TRC director general Masanja Kadogosa revealed this yesterday to Premier Kassim Majaliwa, who was on an inspection tour of the SGR project.
He said the project, whose construction had now reached 47 per cent was still faced with compensation challenges.
The much-awaited SGR from Dar es Salaam to Morogoro is being undertaken by a Turkish firm, Yapi Merkez, and a Portuguese company at a cost of Sh2.7trillion ($1.2billion), now expected for completion in April next year.
The firms are also undertaking a 422-kilometre line from Morogoro to Makutupora in Dodoma at a cost of $1.92 billion.
For his part, Premier Kassim Majaliwa said when at the construction camp at Soga in Kibaha district, Coast region, that completion of the project will facilitate quick movement of passengers as well as goods.
Upon its completion, the SGR train is expected to transport between 17-25 million tonnes annually.
Tanzania requested the Turkish state-owned Export Credit Bank (Eximbank) to help finance the 400-km stretch of the new railway, which is also being funded by the government of Tanzania.

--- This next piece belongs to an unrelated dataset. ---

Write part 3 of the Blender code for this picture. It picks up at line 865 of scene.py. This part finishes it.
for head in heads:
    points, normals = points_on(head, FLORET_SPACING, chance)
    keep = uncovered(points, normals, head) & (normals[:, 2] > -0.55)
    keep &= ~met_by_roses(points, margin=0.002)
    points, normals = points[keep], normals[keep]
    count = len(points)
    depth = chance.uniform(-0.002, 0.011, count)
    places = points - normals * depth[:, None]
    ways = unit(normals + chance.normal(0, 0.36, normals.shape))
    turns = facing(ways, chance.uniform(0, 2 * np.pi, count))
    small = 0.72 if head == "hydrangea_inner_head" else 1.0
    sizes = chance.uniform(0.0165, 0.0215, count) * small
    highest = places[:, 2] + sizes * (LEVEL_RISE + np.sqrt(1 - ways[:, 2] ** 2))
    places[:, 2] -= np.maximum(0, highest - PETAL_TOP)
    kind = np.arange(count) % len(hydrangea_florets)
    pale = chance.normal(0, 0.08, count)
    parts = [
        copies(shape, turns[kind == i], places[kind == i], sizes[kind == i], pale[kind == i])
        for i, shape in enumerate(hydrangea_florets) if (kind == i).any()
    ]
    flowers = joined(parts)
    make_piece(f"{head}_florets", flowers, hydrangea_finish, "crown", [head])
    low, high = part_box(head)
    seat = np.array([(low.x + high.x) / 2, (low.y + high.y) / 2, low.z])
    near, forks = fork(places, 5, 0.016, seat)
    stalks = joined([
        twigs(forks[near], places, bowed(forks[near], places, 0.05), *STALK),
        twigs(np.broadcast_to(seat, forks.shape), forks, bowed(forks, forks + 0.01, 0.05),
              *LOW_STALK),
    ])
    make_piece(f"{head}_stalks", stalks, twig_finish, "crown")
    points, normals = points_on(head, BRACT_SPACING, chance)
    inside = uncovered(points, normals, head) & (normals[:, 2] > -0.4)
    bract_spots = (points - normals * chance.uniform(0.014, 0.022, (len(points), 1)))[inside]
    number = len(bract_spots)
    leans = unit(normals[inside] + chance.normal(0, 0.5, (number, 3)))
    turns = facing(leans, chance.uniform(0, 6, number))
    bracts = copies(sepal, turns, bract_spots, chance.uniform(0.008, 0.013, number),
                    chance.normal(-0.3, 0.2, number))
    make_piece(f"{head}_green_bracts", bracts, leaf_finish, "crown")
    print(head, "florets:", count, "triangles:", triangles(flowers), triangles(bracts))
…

Construction of the project is divided into four parts and put out separate tenders to design it. The three remaining sections are Makutupora-Tabora (294 km), Tabora-Isaka (133 km) and Isaka-Mwanza (248 km).
The country plans to spend $14.2 billion over the next five years to build the 2,561-km SGR connecting the main port of Dar es Salaam with land-locked neighbours, including the Democratic Republic of Congo, Rwanda and Uganda.
In July 2016, China, through its Exim Bank, agreed to advance Tanzania $7.9 million for the railway project despite its key firms having been omitted from the project.